- YOUR OBJECTIVE
Write out again, unaltered, the lines from the start through the line containing "mesh.materials.append(material)".

- PROVIDED DATA
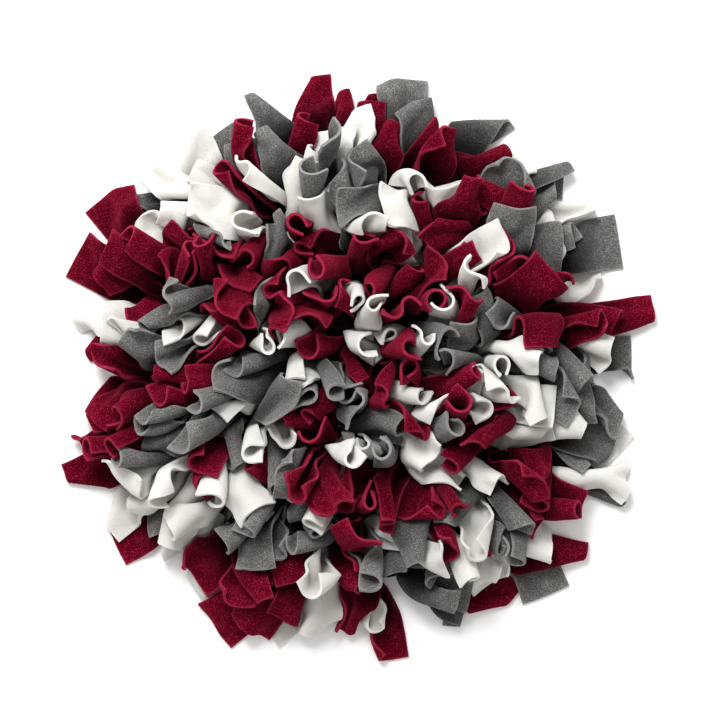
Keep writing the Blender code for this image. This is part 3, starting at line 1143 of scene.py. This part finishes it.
@dataclass
class Studio:
    """The pale floor, the even sky, one soft key light and the camera straight above.

    The camera is framed so that one pixel at the focus height is the pixel's size in metres.
    """

    pixel: float = 0.000684
    frame_width: int = 705
    camera_height: float = 1.45
    focus_height: float = 0.035
    view_centre: tuple[float, float] = (0.0007, 0.0092)
    lens: float = 50.0
    floor_size: float = 3.0
    floor_grey: float = 0.93
    sky_colour: Colour = (1.0, 0.99, 0.97)
    sky_strength: float = 0.67
    key_place: Point = (-0.3, 0.85, 1.1)
    key_size: float = 0.6
    key_power: float = 18.5

    def build(self) -> None:
        """Makes the floor, the sky, the light and the camera."""
        self.floor()
        self.sky()
        self.key_light()
        self.camera()

    def floor(self) -> None:
        """A plain pale floor."""
        bm = bmesh.new()
        bmesh.ops.create_grid(bm, x_segments=1, y_segments=1, size=self.floor_size)
        mesh = bpy.data.meshes.new("floor")
        bm.to_mesh(mesh)
        bm.free()
        floor = bpy.data.objects.new("floor", mesh)
        bpy.context.scene.collection.objects.link(floor)
        material = bpy.data.materials.new("floor")
        material.use_nodes = True
        shader = material.node_tree.nodes["Principled BSDF"]
        shader.inputs["Base Color"].default_value = (*(self.floor_grey,) * 3, 1.0)
        shader.inputs["Roughness"].default_value = 1.0
        shader.inputs["Specular IOR Level"].default_value = 0.0
        mesh.materials.append(material)

    def sky(self) -> None:
        """An even pale sky."""
        world = bpy.data.worlds.new("studio")
        world.use_nodes = True
        background = world.node_tree.nodes["Background"]
        background.inputs["Color"].default_value = (*self.sky_colour, 1.0)
        background.inputs["Strength"].default_value = self.sky_strength
        bpy.context.scene.world = world

    def key_light(self) -> None:
        """One square soft light that looks at the mat's middle."""
        data = bpy.data.lights.new("key", "AREA")
        data.shape = "SQUARE"
        data.size = self.key_size
        data.energy = self.key_power
        light = bpy.data.objects.new("key", data)
        light.location = self.key_place
        light.rotation_euler = (-Vector(self.key_place)).to_track_quat("-Z", "Y").to_euler()
        bpy.context.scene.collection.objects.link(light)

    def camera(self) -> None:
        """The camera straight above, and the view's contrast."""
        data = bpy.data.cameras.new("camera")
        data.lens = self.lens
        distance = self.camera_height - self.focus_height
        data.sensor_fit = "HORIZONTAL"
        data.sensor_width = self.lens * self.pixel * self.frame_width / distance
        camera = bpy.data.objects.new("camera", data)
        camera.location = (*self.view_centre, self.camera_height)
        bpy.context.scene.collection.objects.link(camera)
        bpy.context.scene.camera = camera
        bpy.context.scene.view_settings.view_transform = "Standard"
        bpy.context.scene.view_settings.look = "Medium High Contrast"


def main() -> None:
    """Builds the mat's pieces in order and reports each."""
    logging.basicConfig(level=logging.INFO, format="%(name)s: %(message)s")
    layout = Layout()
    layout.draw_plans()
    layout.bunch_up()
    crowd = Crowd(layout)
    crowd.plant()
    crowd.grow(crowd.steps)
    log.info("%d tails have settled", len(layout.plans))
    materials = {fleece: finish.material() for fleece, finish in FINISHES.items()}
    for node, bunch in zip(layout.names(), layout.bunches):
        piece = Web(node, bunch, crowd).build(materials[bunch.fleece])
        log.info("%s: %d tails", piece.name, len(bunch.tails))
    BackingFinish().dress(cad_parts["backing"])
    Studio().build()


if __name__ == "__main__":
    main()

- TASK ANSWER
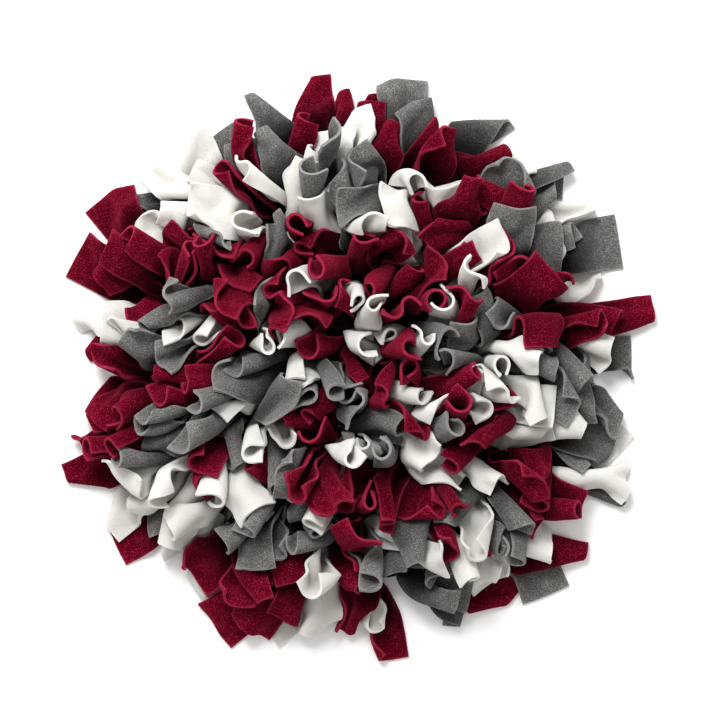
Keep writing the Blender code for this image. This is part 3, starting at line 1143 of scene.py. This part finishes it.
@dataclass
class Studio:
    """The pale floor, the even sky, one soft key light and the camera straight above.

    The camera is framed so that one pixel at the focus height is the pixel's size in metres.
    """

    pixel: float = 0.000684
    frame_width: int = 705
    camera_height: float = 1.45
    focus_height: float = 0.035
    view_centre: tuple[float, float] = (0.0007, 0.0092)
    lens: float = 50.0
    floor_size: float = 3.0
    floor_grey: float = 0.93
    sky_colour: Colour = (1.0, 0.99, 0.97)
    sky_strength: float = 0.67
    key_place: Point = (-0.3, 0.85, 1.1)
    key_size: float = 0.6
    key_power: float = 18.5

    def build(self) -> None:
        """Makes the floor, the sky, the light and the camera."""
        self.floor()
        self.sky()
        self.key_light()
        self.camera()

    def floor(self) -> None:
        """A plain pale floor."""
        bm = bmesh.new()
        bmesh.ops.create_grid(bm, x_segments=1, y_segments=1, size=self.floor_size)
        mesh = bpy.data.meshes.new("floor")
        bm.to_mesh(mesh)
        bm.free()
        floor = bpy.data.objects.new("floor", mesh)
        bpy.context.scene.collection.objects.link(floor)
        material = bpy.data.materials.new("floor")
        material.use_nodes = True
        shader = material.node_tree.nodes["Principled BSDF"]
        shader.inputs["Base Color"].default_value = (*(self.floor_grey,) * 3, 1.0)
        shader.inputs["Roughness"].default_value = 1.0
        shader.inputs["Specular IOR Level"].default_value = 0.0
        mesh.materials.append(material)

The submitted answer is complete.